* start Data lines *

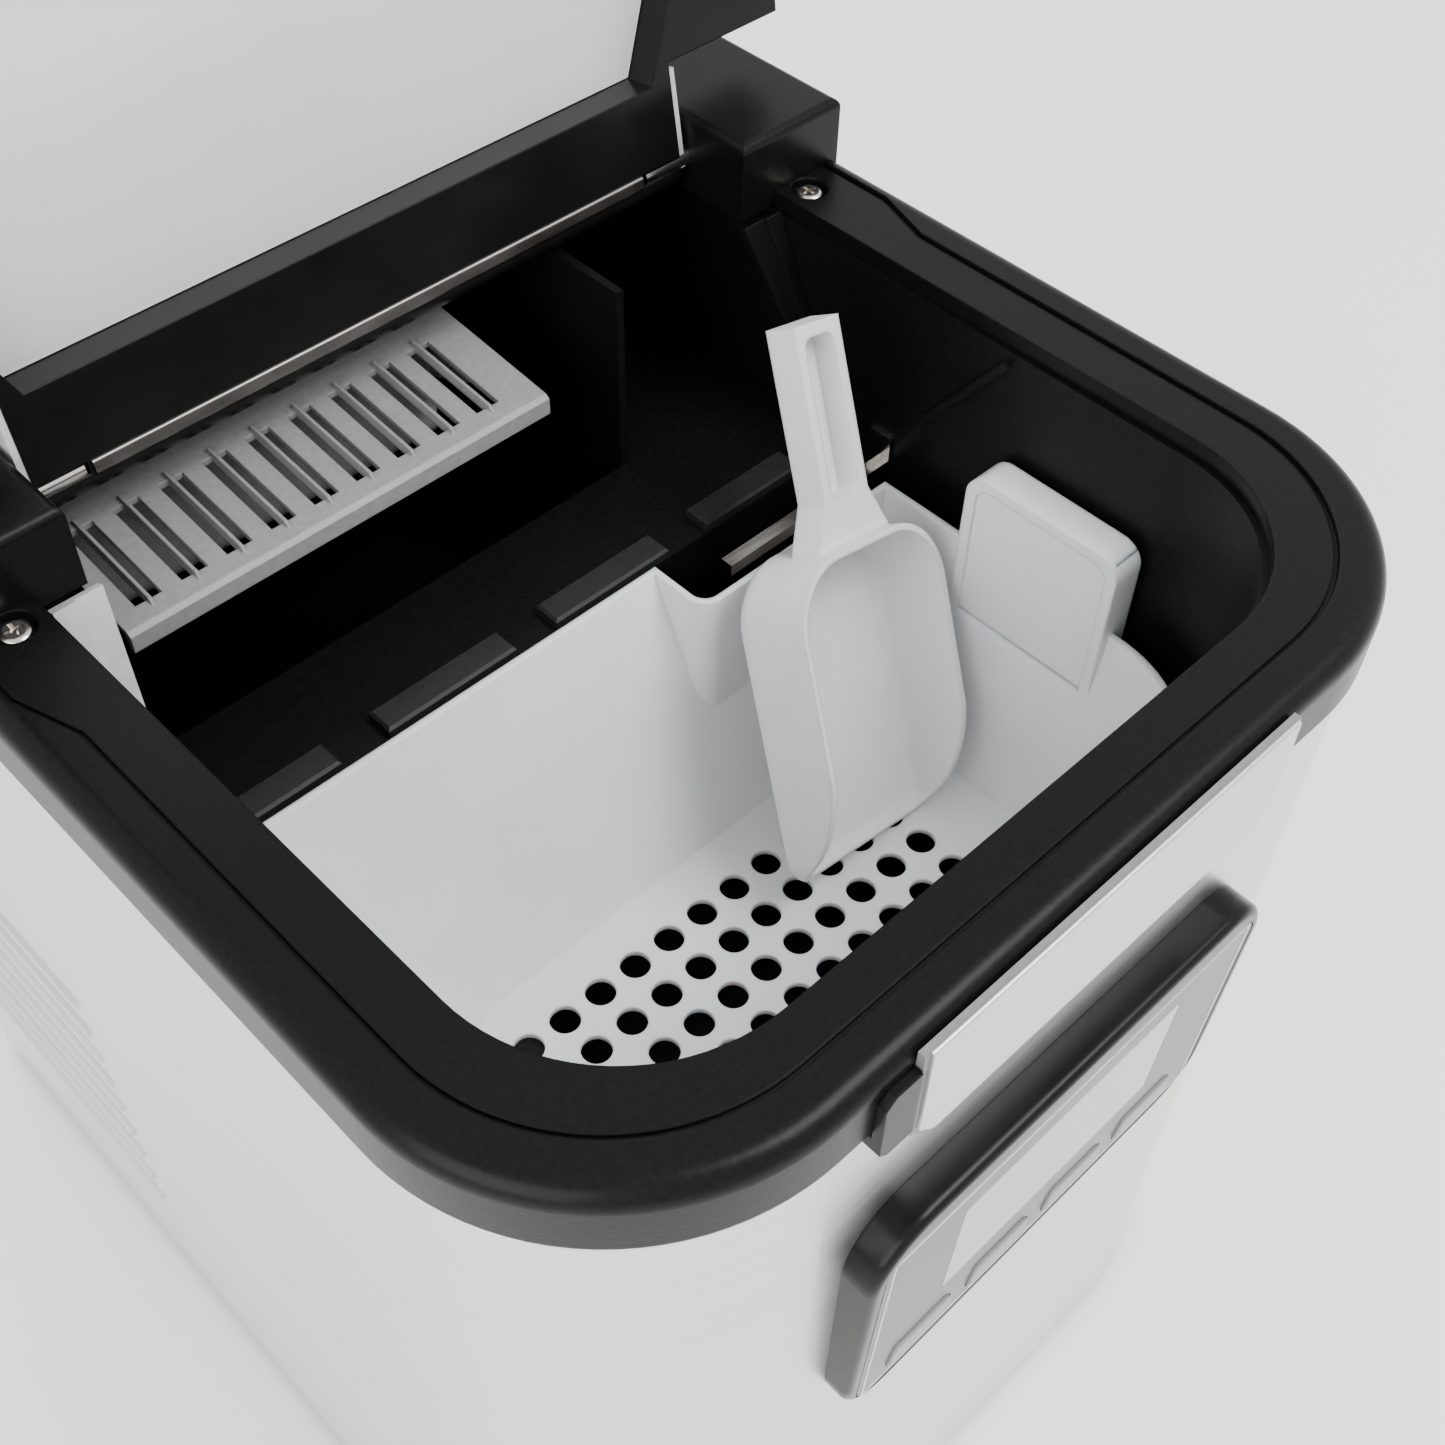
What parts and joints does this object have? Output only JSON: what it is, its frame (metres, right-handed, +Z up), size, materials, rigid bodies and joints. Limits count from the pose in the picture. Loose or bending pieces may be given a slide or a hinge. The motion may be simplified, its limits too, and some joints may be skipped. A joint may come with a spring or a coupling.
{
  "type": "countertop ice maker",
  "caption": "Free-standing ice maker with an open hinged lid, lift-out perforated basket, scoop, tipping ice tray and front control panel.",
  "frame": {"origin": "on the floor under the middle of the appliance, on the plane of the feet's undersides", "axes": "+Z up, +Y towards the back of the appliance, +X to the right seen from the front"},
  "size_m": [0.29, 0.3722, 0.5848],
  "materials": {
    "base_tray": "moulded",
    "rubber_feet": "matte",
    "case_wrap": "satin",
    "rear_panel": "satin",
    "cord_gland": "matte",
    "top_bezel": "satin black",
    "bezel_screws": "polished",
    "rear_cover": "satin black",
    "hinge_pins": "turned",
    "inner_tub": "moulded",
    "right_ice_guide": "gloss black",
    "left_ice_guide": "light grey",
    "sensor_bracket": "rolled",
    "shelf_pads": "dark grey",
    "gear_motor": "moulded",
    "evaporator_block": "cast",
    "evaporator_fingers": "nickel-plated",
    "evaporator_bracket": "rolled",
    "compressor": "black enamel",
    "compressor_grommets": "matte",
    "condenser": "mill",
    "fan_shroud": "moulded",
    "fan_motor": "satin",
    "filter_drier": "copper",
    "discharge_tube": "copper",
    "condenser_tube": "copper",
    "capillary_tube": "copper",
    "suction_tube": "copper",
    "water_pump": "moulded",
    "suction_hose": "translucent silicone",
    "delivery_hose": "translucent silicone",
    "drain_pipe": "silicone",
    "panel_frame": "gloss black",
    "display_glass": "smoked, silver edge line",
    "lcd_screen": "light grey",
    "lcd_module": "moulded",
    "control_board": "green laminate",
    "trim_rim": "grey",
    "trim_plate": "silver satin",
    "trim_tab": "black",
    "lid_frame": "gloss black",
    "lid_window": "frosted, light grey",
    "lid_strip": "rolled",
    "lid_bumpers": "matte",
    "lid_hinge_caps": "light grey",
    "water_trough": "light grey",
    "ice_shovel": "light grey",
    "tray_shaft": "turned",
    "ice_basket": "translucent light grey",
    "ice_scoop": "light grey",
    "fan_rotor": "moulded",
    "drain_plug": "matte",
    "button_left": "grey, printed mark",
    "button_mid_left": "grey, printed mark",
    "button_mid_right": "grey, printed mark",
    "button_right": "grey, printed mark"
  },
  "bodies": {
    "cabinet": {"base_tray": "base_tray", "rubber_feet": "rubber_feet", "case_wrap": "case_wrap", "rear_panel": "rear_panel", "cord_gland": "cord_gland", "top_bezel": "top_bezel", "bezel_screws": "bezel_screws", "rear_cover": "rear_cover", "hinge_pins": "hinge_pins", "inner_tub": "inner_tub", "right_ice_guide": "right_ice_guide", "left_ice_guide": "left_ice_guide", "sensor_bracket": "sensor_bracket", "shelf_pads": "shelf_pads", "gear_motor": "gear_motor", "evaporator_block": "evaporator_block", "evaporator_fingers": "evaporator_fingers", "evaporator_bracket": "evaporator_bracket", "compressor": "compressor", "compressor_grommets": "compressor_grommets", "condenser": "condenser", "fan_shroud": "fan_shroud", "fan_motor": "fan_motor", "filter_drier": "filter_drier", "discharge_tube": "discharge_tube", "condenser_tube": "condenser_tube", "capillary_tube": "capillary_tube", "suction_tube": "suction_tube", "water_pump": "water_pump", "suction_hose": "suction_hose", "delivery_hose": "delivery_hose", "drain_pipe": "drain_pipe", "panel_frame": "panel_frame", "display_glass": "display_glass", "lcd_screen": "lcd_screen", "lcd_module": "lcd_module", "control_board": "control_board", "trim_rim": "trim_rim", "trim_plate": "trim_plate", "trim_tab": "trim_tab"},
    "lid": {"lid_frame": "lid_frame", "lid_window": "lid_window", "lid_strip": "lid_strip", "lid_bumpers": "lid_bumpers", "lid_hinge_caps": "lid_hinge_caps"},
    "ice_tray": {"water_trough": "water_trough", "ice_shovel": "ice_shovel", "tray_shaft": "tray_shaft"},
    "basket": {"ice_basket": "ice_basket"},
    "scoop": {"ice_scoop": "ice_scoop"},
    "fan": {"fan_rotor": "fan_rotor"},
    "plug": {"drain_plug": "drain_plug"},
    "key_left": {"button_left": "button_left"},
    "key_mid_left": {"button_mid_left": "button_mid_left"},
    "key_mid_right": {"button_mid_right": "button_mid_right"},
    "key_right": {"button_right": "button_right"}
  },
  "joints": [
    {"name": "lid_hinge", "type": "hinge", "parent": "cabinet", "child": "lid", "pos_m": [0, 0.06306, 0.3465], "axis": [-1, 0, 0], "range_deg": [-100, 0]},
    {"name": "tray_tilt", "type": "hinge", "parent": "cabinet", "child": "ice_tray", "pos_m": [0, 0.12806, 0.316], "axis": [1, 0, 0], "range_deg": [0, 80]},
    {"name": "basket_lift", "type": "slide", "parent": "cabinet", "child": "basket", "axis": [0, 0, 1], "range_m": [0, 0.16]},
    {"name": "scoop_lift", "type": "slide", "parent": "basket", "child": "scoop", "axis": [0, 0, 1], "range_m": [0, 0.12]},
    {"name": "fan_spin", "type": "hinge", "parent": "cabinet", "child": "fan", "pos_m": [-0.1075, 0.10906, 0.117], "axis": [1, 0, 0], "continuous": true},
    {"name": "plug_pull", "type": "slide", "parent": "cabinet", "child": "plug", "axis": [1, 0, 0], "range_m": [0, 0.03]},
    {"name": "key_left_press", "type": "slide", "parent": "cabinet", "child": "key_left", "axis": [0, 0.9995, 0.0314], "range_m": [0, 0.0009], "stiffness_N_per_m": 400},
    {"name": "key_mid_left_press", "type": "slide", "parent": "cabinet", "child": "key_mid_left", "axis": [0, 0.9995, 0.0314], "range_m": [0, 0.0009], "stiffness_N_per_m": 400},
    {"name": "key_mid_right_press", "type": "slide", "parent": "cabinet", "child": "key_mid_right", "axis": [0, 0.9995, 0.0314], "range_m": [0, 0.0009], "stiffness_N_per_m": 400},
    {"name": "key_right_press", "type": "slide", "parent": "cabinet", "child": "key_right", "axis": [0, 0.9995, 0.0314], "range_m": [0, 0.0009], "stiffness_N_per_m": 400}
  ]
}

* end Data lines *

Output the full listing exactly as it stands.

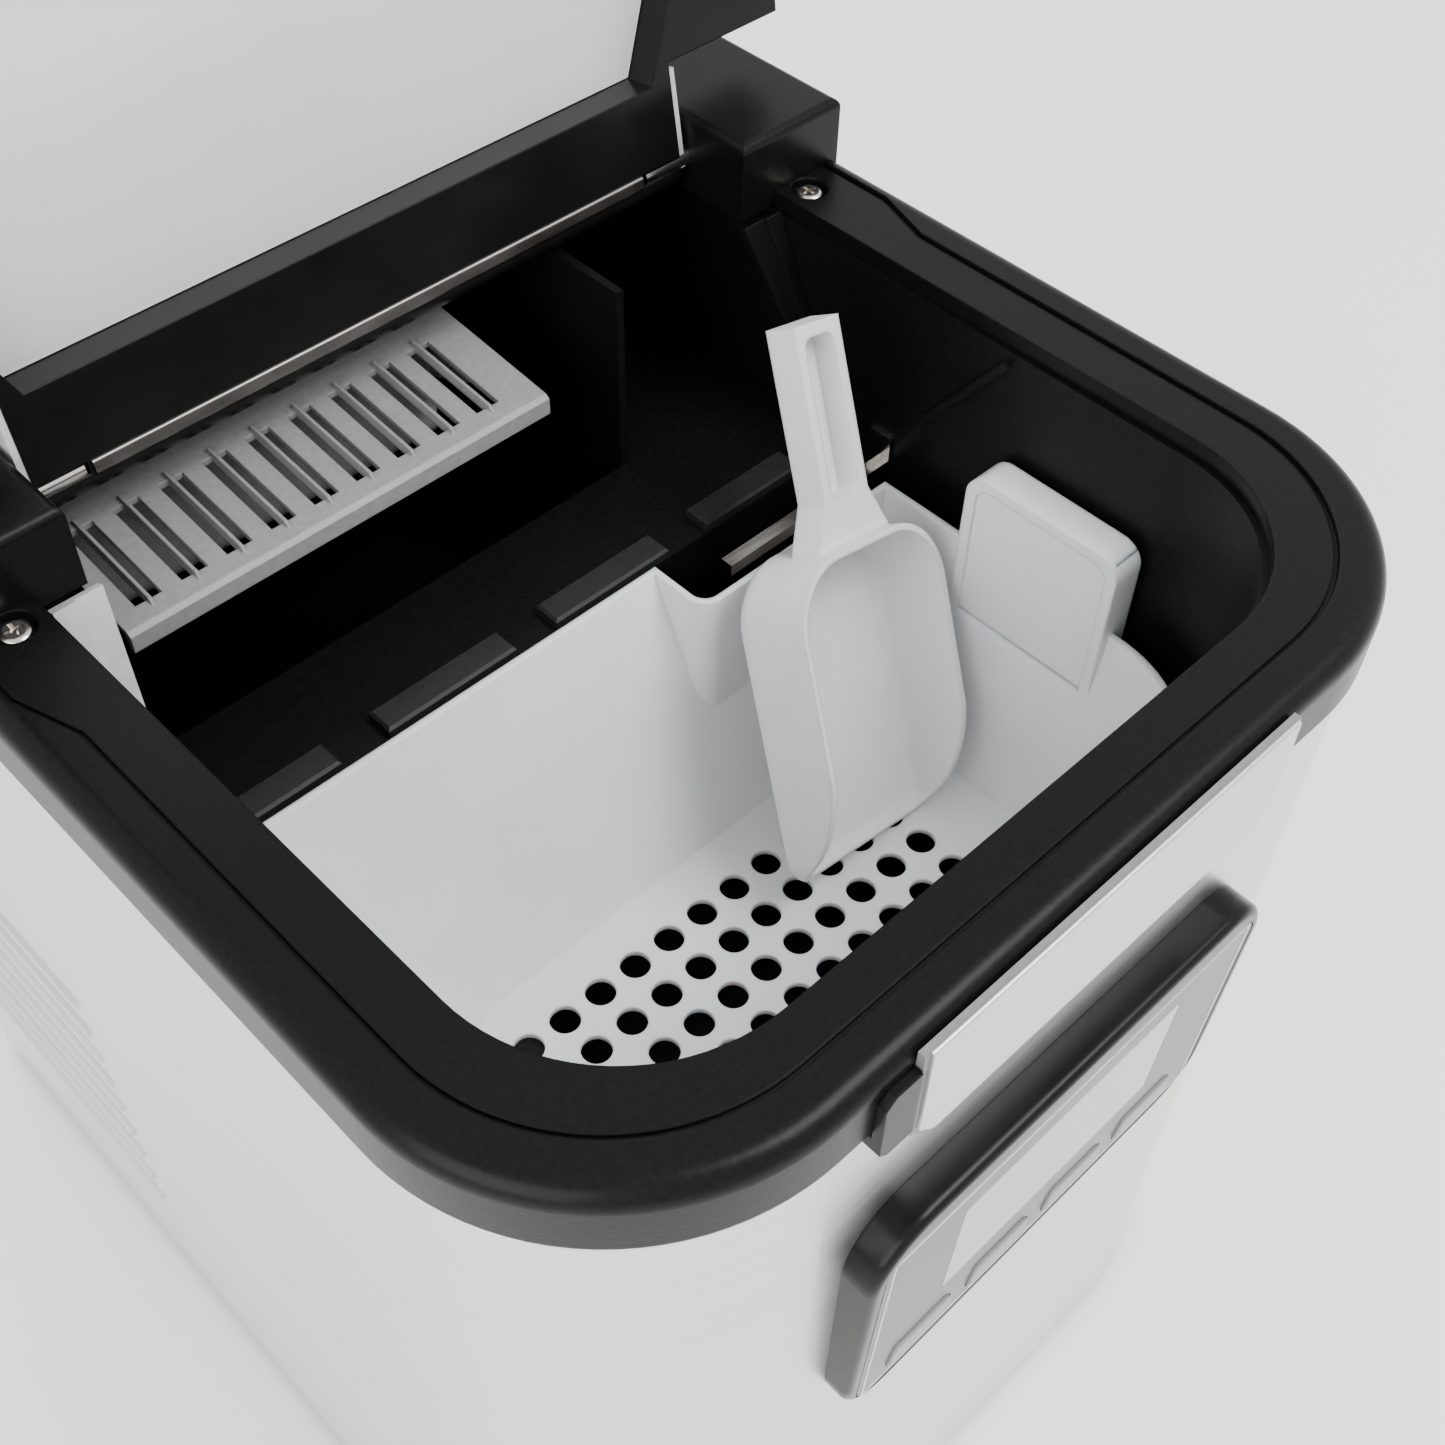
What parts and joints does this object have? Output only JSON: what it is, its frame (metres, right-handed, +Z up), size, materials, rigid bodies and joints. Limits count from the pose in the picture. Loose or bending pieces may be given a slide or a hinge. The motion may be simplified, its limits too, and some joints may be skipped. A joint may come with a spring or a coupling.
{
  "type": "countertop ice maker",
  "caption": "Free-standing ice maker with an open hinged lid, lift-out perforated basket, scoop, tipping ice tray and front control panel.",
  "frame": {"origin": "on the floor under the middle of the appliance, on the plane of the feet's undersides", "axes": "+Z up, +Y towards the back of the appliance, +X to the right seen from the front"},
  "size_m": [0.29, 0.3722, 0.5848],
  "materials": {
    "base_tray": "moulded",
    "rubber_feet": "matte",
    "case_wrap": "satin",
    "rear_panel": "satin",
    "cord_gland": "matte",
    "top_bezel": "satin black",
    "bezel_screws": "polished",
    "rear_cover": "satin black",
    "hinge_pins": "turned",
    "inner_tub": "moulded",
    "right_ice_guide": "gloss black",
    "left_ice_guide": "light grey",
    "sensor_bracket": "rolled",
    "shelf_pads": "dark grey",
    "gear_motor": "moulded",
    "evaporator_block": "cast",
    "evaporator_fingers": "nickel-plated",
    "evaporator_bracket": "rolled",
    "compressor": "black enamel",
    "compressor_grommets": "matte",
    "condenser": "mill",
    "fan_shroud": "moulded",
    "fan_motor": "satin",
    "filter_drier": "copper",
    "discharge_tube": "copper",
    "condenser_tube": "copper",
    "capillary_tube": "copper",
    "suction_tube": "copper",
    "water_pump": "moulded",
    "suction_hose": "translucent silicone",
    "delivery_hose": "translucent silicone",
    "drain_pipe": "silicone",
    "panel_frame": "gloss black",
    "display_glass": "smoked, silver edge line",
    "lcd_screen": "light grey",
    "lcd_module": "moulded",
    "control_board": "green laminate",
    "trim_rim": "grey",
    "trim_plate": "silver satin",
    "trim_tab": "black",
    "lid_frame": "gloss black",
    "lid_window": "frosted, light grey",
    "lid_strip": "rolled",
    "lid_bumpers": "matte",
    "lid_hinge_caps": "light grey",
    "water_trough": "light grey",
    "ice_shovel": "light grey",
    "tray_shaft": "turned",
    "ice_basket": "translucent light grey",
    "ice_scoop": "light grey",
    "fan_rotor": "moulded",
    "drain_plug": "matte",
    "button_left": "grey, printed mark",
    "button_mid_left": "grey, printed mark",
    "button_mid_right": "grey, printed mark",
    "button_right": "grey, printed mark"
  },
  "bodies": {
    "cabinet": {"base_tray": "base_tray", "rubber_feet": "rubber_feet", "case_wrap": "case_wrap", "rear_panel": "rear_panel", "cord_gland": "cord_gland", "top_bezel": "top_bezel", "bezel_screws": "bezel_screws", "rear_cover": "rear_cover", "hinge_pins": "hinge_pins", "inner_tub": "inner_tub", "right_ice_guide": "right_ice_guide", "left_ice_guide": "left_ice_guide", "sensor_bracket": "sensor_bracket", "shelf_pads": "shelf_pads", "gear_motor": "gear_motor", "evaporator_block": "evaporator_block", "evaporator_fingers": "evaporator_fingers", "evaporator_bracket": "evaporator_bracket", "compressor": "compressor", "compressor_grommets": "compressor_grommets", "condenser": "condenser", "fan_shroud": "fan_shroud", "fan_motor": "fan_motor", "filter_drier": "filter_drier", "discharge_tube": "discharge_tube", "condenser_tube": "condenser_tube", "capillary_tube": "capillary_tube", "suction_tube": "suction_tube", "water_pump": "water_pump", "suction_hose": "suction_hose", "delivery_hose": "delivery_hose", "drain_pipe": "drain_pipe", "panel_frame": "panel_frame", "display_glass": "display_glass", "lcd_screen": "lcd_screen", "lcd_module": "lcd_module", "control_board": "control_board", "trim_rim": "trim_rim", "trim_plate": "trim_plate", "trim_tab": "trim_tab"},
    "lid": {"lid_frame": "lid_frame", "lid_window": "lid_window", "lid_strip": "lid_strip", "lid_bumpers": "lid_bumpers", "lid_hinge_caps": "lid_hinge_caps"},
    "ice_tray": {"water_trough": "water_trough", "ice_shovel": "ice_shovel", "tray_shaft": "tray_shaft"},
    "basket": {"ice_basket": "ice_basket"},
    "scoop": {"ice_scoop": "ice_scoop"},
    "fan": {"fan_rotor": "fan_rotor"},
    "plug": {"drain_plug": "drain_plug"},
    "key_left": {"button_left": "button_left"},
    "key_mid_left": {"button_mid_left": "button_mid_left"},
    "key_mid_right": {"button_mid_right": "button_mid_right"},
    "key_right": {"button_right": "button_right"}
  },
  "joints": [
    {"name": "lid_hinge", "type": "hinge", "parent": "cabinet", "child": "lid", "pos_m": [0, 0.06306, 0.3465], "axis": [-1, 0, 0], "range_deg": [-100, 0]},
    {"name": "tray_tilt", "type": "hinge", "parent": "cabinet", "child": "ice_tray", "pos_m": [0, 0.12806, 0.316], "axis": [1, 0, 0], "range_deg": [0, 80]},
    {"name": "basket_lift", "type": "slide", "parent": "cabinet", "child": "basket", "axis": [0, 0, 1], "range_m": [0, 0.16]},
    {"name": "scoop_lift", "type": "slide", "parent": "basket", "child": "scoop", "axis": [0, 0, 1], "range_m": [0, 0.12]},
    {"name": "fan_spin", "type": "hinge", "parent": "cabinet", "child": "fan", "pos_m": [-0.1075, 0.10906, 0.117], "axis": [1, 0, 0], "continuous": true},
    {"name": "plug_pull", "type": "slide", "parent": "cabinet", "child": "plug", "axis": [1, 0, 0], "range_m": [0, 0.03]},
    {"name": "key_left_press", "type": "slide", "parent": "cabinet", "child": "key_left", "axis": [0, 0.9995, 0.0314], "range_m": [0, 0.0009], "stiffness_N_per_m": 400},
    {"name": "key_mid_left_press", "type": "slide", "parent": "cabinet", "child": "key_mid_left", "axis": [0, 0.9995, 0.0314], "range_m": [0, 0.0009], "stiffness_N_per_m": 400},
    {"name": "key_mid_right_press", "type": "slide", "parent": "cabinet", "child": "key_mid_right", "axis": [0, 0.9995, 0.0314], "range_m": [0, 0.0009], "stiffness_N_per_m": 400},
    {"name": "key_right_press", "type": "slide", "parent": "cabinet", "child": "key_right", "axis": [0, 0.9995, 0.0314], "range_m": [0, 0.0009], "stiffness_N_per_m": 400}
  ]
}